Tab three is a calendar. I’ve added the phases of the moon, and moonset, moonrise, sunset and sunrise where they’re significant to the plot, and I’ve put the scenes in day by day. This allowed me to find out that Rede had an extra day up his sleeve, and could have been back in time to save Anne, so I’ve worked out something to delay him (which, not just incidentally, also allows me to close off my dangling plot lines before we get to the grand finale).

So here’s the spreadsheet. You’ll see it goes right from the left of my desktop screen to the right of my laptop screen.


It’s been a little tedious, but I’m finding it a remarkably efficient way to work. My mind goes off on flights of fancy while my fingers are filling in character names, and all of a sudden a difficulty resolves itself.

Next step (already started) is to rewrite to bring all the ideas into the third draft. I’m pretty happy with the preface and first three chapters, and I’m excited about the changes and new scenes coming up.

The plan is to get the third draft done then prepare a copy for beta readers within the next fortnight. I’ll let you know how I get on.


Spring in the garden is a delight

The Black Evil One and the Henchcat love when I move the hens. They reckon that I just have to slip up and leave the cover off, and they’ll eat like queens for weeks.

image image

I have been neglecting everything else in favour of the novel. The hens were living in a moonscape; the tomatoes need to be tied up; I managed to treat the trees for curly leaf, but thinning the fruit? If the trees want their fruit thinned, they’ll just have to do it themselves.

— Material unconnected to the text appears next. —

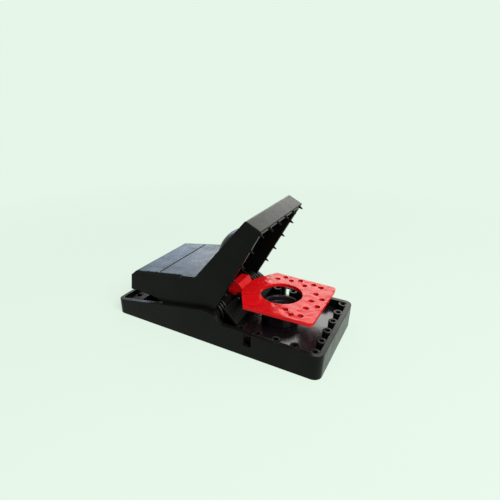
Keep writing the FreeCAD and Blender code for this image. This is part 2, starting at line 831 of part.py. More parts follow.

Today, the plan is to spend the morning catching up on the ever increasing to do list.

I’ve moved the hens, but still have to change the sand in the tray of their roost and put clean straw in their nest boxes.

And then catch the flibberty things to dust them with mite powder.

I’ve tidied up around the house a bit, but the grandkids that are staying with me for the weekend are going to help me wash the windows inside and out.

Tomatoes, I will get to you, promise.

Meanwhile, the PRH is going to mow the lawn (nearly 2 acres of it), but first, he tells me, he needs to cut some fillets so he can stack the wood for my new raised garden beds. Fillets, he says, are bits of scrap wood that go between planks to hold them off one another so the air can circulate to let the timber dry. Who knew?



The title of this piece is the first line from a chapter in Farewell to Kindness. Yes, okay, that’s where my mind is.

Up to page 337 of 506 on the plot line review, and page 97 on the third draft edit. Wait for me, novel. I’m coming!